Stochastic modelling of polyhedral gravity signal variations. Part I: First-order derivatives of gravitational potential

Abstract

The stochastic modelling of a finite mass distribution can provide a new perspective on the dynamic evaluation of time variable gravity fields. The algorithm for estimating variations of spherical harmonic coefficients implied by corresponding shape changes is implemented for the first-order derivatives of the gravitational potential. The described algorithm uses the spherical harmonic synthesis formula expressed in Cartesian coordinates that includes the derived Legendre functions (DLFs). Here, we expand the estimation process by implementing also the traditional spherical harmonic synthesis formula of normalized associated Legendre functions (ALFs) expressed in spherical coordinates.
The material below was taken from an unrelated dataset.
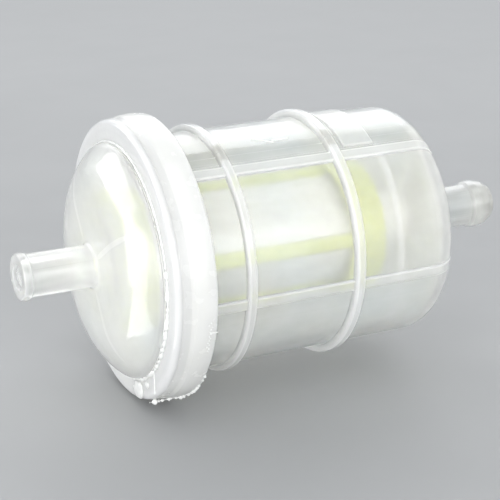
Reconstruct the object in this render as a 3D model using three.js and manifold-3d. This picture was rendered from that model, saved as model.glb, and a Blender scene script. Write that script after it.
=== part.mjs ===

The variations obtained by applying the two approaches are compared with gravity signal differences induced by the modelled shape changes using the line integral analytical approach. The numerical comparisons refer to three asteroid shape models of Eros, Didymos and Dimorphos. The first-order derivative values provided by the DLF expressions and their variations using ALF are closer to the analytical method’s results. The highest calculated differences refer to ΔV_z with their mean value reaching 37% with respect to the other components obtained by all methods. Finally, the respective harmonic series converge to a fixed numerical value at a maximum expansion degree equal to 15 near Brillouin sphere and 5 as the distance of the computation point increases.